8. “Morning of the Mindstorm” (7, Rebecca Dameron) – “Iron Fist” squanders Davos’ noble vigilantism here as he begins killing low-level street thugs; too conveniently, he’s now positioned as a clear bad guy. Before this episode, I didn’t realize Danny’s fighting skills were below Colleen’s in the show’s context (obviously Henwick is a better martial artist than Jones, but that’s in real life). But Colleen is the better fighter, apparently, because Danny needs her to train him now that he lacks the Fist. It’s cool to see how Mary communicates with Walker via videos and notes.
9. “The Deadly Secret” (3, Tatiana Suarez-Pico) – When people talk about the slow pace of “Iron Fist,” this episode could be Exhibit A. Danny and Colleen invite the Meachum siblings over for dinner to hash out their differences, and it feels like most of the episode is spent in awkward, tense arguments. The slow-burn approach is definitely a stylistic choice, and I don’t mind wallowing in it now and then, but I’m not sure it has to be quite this slow.
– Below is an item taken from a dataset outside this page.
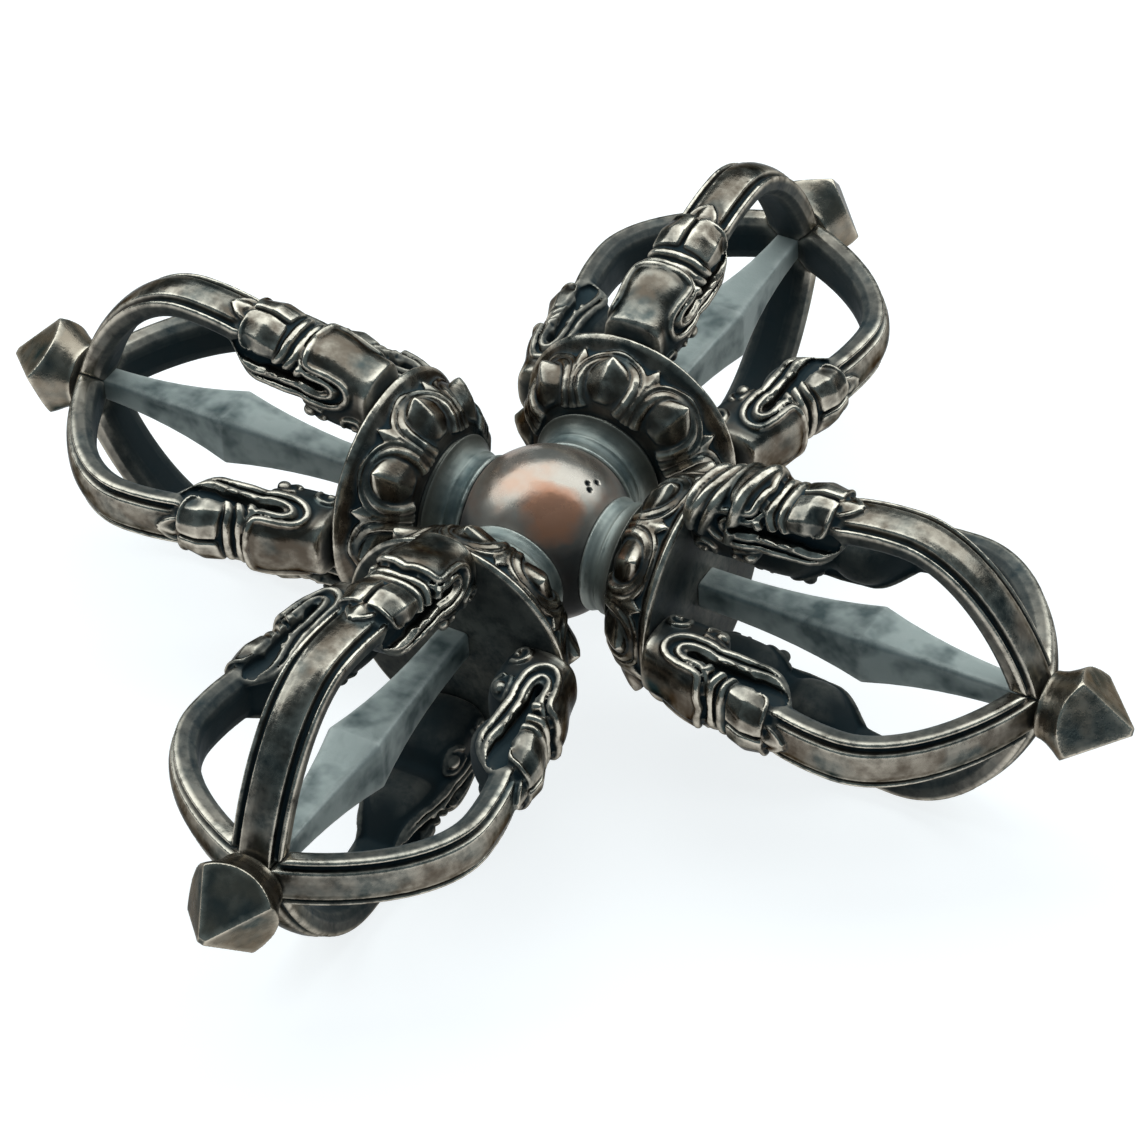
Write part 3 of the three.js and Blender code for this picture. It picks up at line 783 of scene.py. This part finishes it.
COLLAR_RING = [
    (32.3, 3.9, 13.5), (31.3, 3.9, 15.1), (30.5, 3.7, 16.5), (30.3, 2.6, 17.3), (30.3, 0.0, 17.6),
]
LONG_WRINKLE = [
    (29.3, 0.0, 16.4), (29.2, 1.6, 16.3), (29.2, 3.0, 16.1), (29.7, 3.6, 15.2), (30.3, 3.8, 14.3),
    (30.9, 3.9, 13.5),
]
SHORT_WRINKLE = [(28.0, 3.8, 15.5), (28.5, 3.9, 14.6), (29.2, 3.9, 13.6)]
EYE_RING = [
    (25.2, 3.6, 9.6), (26.2, 3.5, 8.8), (27.6, 3.4, 8.7), (28.7, 3.4, 9.5), (29.0, 3.5, 10.5),
    (28.0, 3.7, 11.0), (26.6, 3.8, 10.9), (25.4, 3.8, 10.5),
]
EAR_CURL = [
    (23.0, 3.8, 8.7), (23.0, 3.8, 9.8), (21.9, 3.8, 10.4), (20.9, 3.8, 9.9), (21.1, 3.8, 8.9),
    (22.0, 3.8, 8.9),
]
EYE_BOSS, EYE_BOSS_SIZES = (27.2, 3.6, 9.95), (0.85, 0.65, 0.75)
MOUTH_BEND = [(24.9, 13.6), (25.2, 14.25), (26.3, 14.45), (27.3, 14.2), (27.6, 13.6), (25.7, 13.3)]
MOUTH_SLIT = [(26.6, 13.6), (26.9, 14.2), (28.6, 14.7), (31.0, 15.05), (33.4, 15.1), (33.4, 13.65)]
MOUTH_JAW = [
    (32.4, 13.75), (32.6, 14.4), (34.2, 15.5), (36.3, 16.1), (37.5, 15.4), (37.2, 14.1), (35.8, 13.5),
    (34.0, 13.45),
]
MOUTH_FLOOR, MOUTH_TOP = 2.3, 5.0
MOUTH_SOFTNESS, MOUTH_GRAIN = 0.2, 0.1
BLADE_SECTION = [
    (0, 1), (0.26, 0.97), (0.43, 0.88), (0.5, 0.8), (0.55, 0.86), (0.6, 0.72), (0.64, 0.34), (0.7, 0.16),
    (0.77, 0.24), (0.82, 0.52), (0.89, 0.62), (0.97, 0.52), (1.0, 0.25), (0.95, -0.4), (0.75, -0.85),
    (0.4, -1),
]
BLADE_HALF = 3.1
BLADE_THICKNESS = 3.3
BLADE_START, BLADE_END = 36.93, 60.3
BLADE_ROOT = [(34.4, 0, 17.2), (35.6, 0, 17.5)]
BLADE_FOOT, BLADE_SHOULDER = 17.8, 18.4
BOW_CROWN = 18.68
TIP_CROWN, TIP_TUCK = 1.8, (0.1, 0.4)
BOW_SHARE, RISE_EASE, FALL_EASE, TIP_EASE, TIP_LIFT = 0.3, 0.1, 0.32, 0.11, 0.44
RISE_STEPS, FALL_STEPS = 6, 22
ROOT_SHARE, ROOT_GROWTH = 0.8, 0.1
MITRE_GAP = 0.1
FOLDS = [(20.3, 1.6), (22.1, 1.7), (23.9, 1.8), (26.6, 1.4)]
FOLD_MIDDLE, FOLD_HALF, FOLD_RADIUS = 12, 5, 0.8
FOLD_FROM, FOLD_TO, FOLD_LEANING = -4, 4, 3
FOLD_STEP = math.pi / 7.5
FOLD_BULGE, FOLD_BULGE_SIZES = (25.4, 0, 16.4), (1.5, 3.6, 1.5)

# What is laid on each cheek: its line, its radius, how far its middle stands off the skin, and its fade.
CHEEK_BEADS = [
    (RIBBON_OUTER, 0.46, 0.12, 0), (RIBBON_INNER, 0.36, 0.12, 0), (COLLAR_RING, 0.52, 0.1, 0),
    (LONG_WRINKLE, 0.55, 0.4, 0.3), (SHORT_WRINKLE, 0.55, 0.4, 0.3), (EYE_RING, 0.34, 0.05, 0),
    (EAR_CURL, 0.36, 0.05, 0),
]


def bezier(corners, steps):
    """Points of one curve between the first and the last of four corners."""
    p0, p1, p2, p3 = (Vector(corner) for corner in corners)
    found = []
    for k in range(steps):
        t = k / steps
        found.append(p0 * (1 - t) ** 3 + p1 * 3 * t * (1 - t) ** 2 + p2 * 3 * t * t * (1 - t) + p3 * t ** 3)
    return found


def blade():
    """The blade: its section drawn along its crown line, and mitred to its three neighbours."""
    length = BLADE_END - BLADE_START
    bow = BLADE_START + BOW_SHARE * length
    rise = [(BLADE_START, 0, BLADE_FOOT), (BLADE_START + RISE_EASE * length, 0, BLADE_SHOULDER),
            (bow - RISE_EASE * length, 0, BOW_CROWN), (bow, 0, BOW_CROWN)]
    fall = [(bow, 0, BOW_CROWN), (bow + FALL_EASE * length, 0, BOW_CROWN),
            (BLADE_END - TIP_EASE * length, 0, TIP_CROWN + TIP_LIFT * BOW_CROWN), (BLADE_END, 0, TIP_CROWN)]
    crown = [Vector(point) for point in BLADE_ROOT] + bezier(rise, RISE_STEPS) + bezier(fall, FALL_STEPS)
    crown += [Vector((BLADE_END, 0, TIP_CROWN)), Vector((BLADE_END + TIP_TUCK[0], 0, TIP_TUCK[1]))]
    section = [(w * BLADE_HALF, (n - 1) * BLADE_THICKNESS / 2) for w, n in BLADE_SECTION]
    section += [(0, -BLADE_THICKNESS)] + [(-w, n) for w, n in reversed(section[1:])]
    outline = drawn([(w, n, 0) for w, n in section], kind="POLY", cyclic=True)
    outline.data.dimensions = "2D"
    growth = [min(1, ROOT_SHARE + ROOT_GROWTH * k) for k in range(len(crown))]
    path = drawn(crown, kind="POLY", radii=growth)
    path.data.twist_mode = "MINIMUM"
    path.data.bevel_mode = "OBJECT"
    path.data.bevel_object = outline
    path.data.use_fill_caps = True
    made = outward(meshed(path))
    bpy.data.objects.remove(outline)
    for side in (-1, 1):
        halved(made, (0, -side * MITRE_GAP, 0), (0, side, -1))
    return made


def both_sides(piece):
    """Adds a piece's mirror image across the prong's own plane."""
    return modified(piece, "MIRROR", use_axis=(False, True, False), use_mirror_merge=False)


def swelling(centre, sizes):
    """A rounded swelling that is fused to what it lies in."""
    bpy.ops.object.select_all(action="DESELECT")
    bpy.ops.mesh.primitive_uv_sphere_add(segments=32, ring_count=16, location=centre, scale=sizes)
    bpy.ops.object.transform_apply()
    return bpy.context.object


def fold(ground, start, lean):
    """A fold of skin that winds over the barrel, leaning further out from its one side to the other."""
    line = []
    for k in range(FOLD_FROM, FOLD_TO):
        across, up = math.sin(k * FOLD_STEP), math.cos(k * FOLD_STEP)
        line.append((start + lean * k / FOLD_LEANING, FOLD_HALF * across, FOLD_MIDDLE + FOLD_HALF * up))
    return laid(ground, line, FOLD_RADIUS, rise=0.3, fade=0.5)


def makara(folds=()):
    """One prong in millimetres, standing on the arm's top side."""
    neck = modified(loft(HEAD, HEAD_SQUARENESS), "SUBSURF", levels=2, render_levels=2)
    head = smoothed(fused(joined([neck, both_sides(block(JAW, JAW_SOFTNESS))]), HEAD_GRAIN), HEAD_ROUNDS)
    cheek = [softened(LOBE, grain=0.16, rounds=14)]
    cheek += [bead(drawn(edge), RIM_RADIUS) for edge in (LOBE_EDGE, LEAF_EDGE)]
    cheek += [laid(head, line, radius, rise, fade) for line, radius, rise, fade in CHEEK_BEADS]
    cheek.append(swelling(EYE_BOSS, EYE_BOSS_SIZES))
    pieces = [head, both_sides(joined(cheek)), blade(), block(LEAF, LEAF_SOFTNESS)]
    if folds:
        pieces += [fold(head, start, lean) for start, lean in folds]
        pieces.append(swelling(FOLD_BULGE, FOLD_BULGE_SIZES))
    groove = laid(head, RIBBON_GROOVE, GROOVE_RADIUS)
    hollows = []
    for hollow in (MOUTH_BEND, MOUTH_SLIT, MOUTH_JAW):
        corners = [(x, y, z) for x, z in hollow for y in (MOUTH_FLOOR, MOUTH_TOP)]
        hollows.append(block(corners, MOUTH_SOFTNESS))
    mouth = fused(joined(hollows), MOUTH_GRAIN)
    prong = fused(joined(pieces), grain=0.14)
    cut_by(prong, both_sides(mouth))
    cut_by(prong, both_sides(groove))
    return cast(prong, grain=0.14, keep=0.4)


plain_prong = makara()
folded_prong = makara(FOLDS)
for quarter, arm in enumerate(ARMS):
    for side, place in enumerate(["top", "left", "bottom", "right"]):
        master = folded_prong if (arm, place) == ("east", "top") else plain_prong
        fitted(master, dark_bronze, arm + "_prong_" + place, quarter, side)
bpy.data.objects.remove(plain_prong)
bpy.data.objects.remove(folded_prong)

# Finials. Each arm ends in a point that is turned with a neck and a round flare, and then filed to four
# faces, whose foot is an arch. It sits on the rod's peg and closes the four blades, and its edges shine.
FINIAL_PROFILE = [
    (60.25, 0.4), (60.25, 3.7), (60.9, 3.8), (61.6, 4.05), (62.5, 4.55), (63.4, 5.15), (64.2, 5.6),
    (64.8, 5.8), (70.5, 5.8), (70.5, 0.4),
]
CORE_PROFILE = [(60.25, 0), (60.25, 1.2), (70.4, 1.2), (70.4, 0)]
POINT_SLOPE = 0.73
POINT_START, POINT_END = 59, 69.9
POINT_BLUNT = 0.4
POINT_SQUARENESS = 40
POINT_ROLL = [-33, -25, -25, -20]
FILED_EDGE, FILED_SHARP = 0.3, math.radians(35)
# Colours of hollows and painted shade, skin, tarnish and worn places.
WORN_COLOURS = [(0.024, 0.034, 0.04), (0.2, 0.165, 0.127), (0.08, 0.094, 0.09), (0.56, 0.49, 0.4)]

finial = turned(FINIAL_PROFILE, steps=72)
widest = POINT_BLUNT + POINT_SLOPE * (POINT_END - POINT_START)
faces_from = (POINT_START, -widest, widest, widest)
faces_to = (POINT_END, -POINT_BLUNT, POINT_BLUNT, POINT_BLUNT)
four_faces = loft([faces_from, faces_to], POINT_SQUARENESS, count=8)
core = turned(CORE_PROFILE, steps=24)
modified(finial, "BOOLEAN", operation="UNION", solver="EXACT", object=core)
modified(finial, "BOOLEAN", operation="INTERSECT", solver="EXACT", object=four_faces)
bpy.data.objects.remove(core)
bpy.data.objects.remove(four_faces)
modified(finial, "BEVEL", width=FILED_EDGE, segments=2, limit_method="ANGLE", angle_limit=FILED_SHARP)
cast(finial, grain=0.12, keep=0.5)
worn_bronze = bronze("worn_bronze", WORN_COLOURS, matt=0.2, grain=1.3)
for quarter, arm in enumerate(ARMS):
    filed = linked("filed", finial.data.copy())
    filed.data.transform(Matrix.Rotation(math.radians(POINT_ROLL[quarter]), 4, "X"))
    fitted(filed, worn_bronze, arm + "_finial", quarter)
    bpy.data.objects.remove(filed)
bpy.data.objects.remove(finial)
10. “Target: Iron Fist” (4, Jenny Lynn) – It’s frustrating that Misty asks Danny and Colleen to stand down in the fight against the Triad. For one thing, she could clearly benefit from their help (and she already has positive experiences working with superhero Luke Cage). For another, Chinatown is not Misty’s jurisdiction. (It’s eventually clarified that she’s taking time off from her job in Harlem.) The Joy-Ward rivalry is hampered because neither is worth rooting for and we don’t know why their stories matter to the main narrative at this point.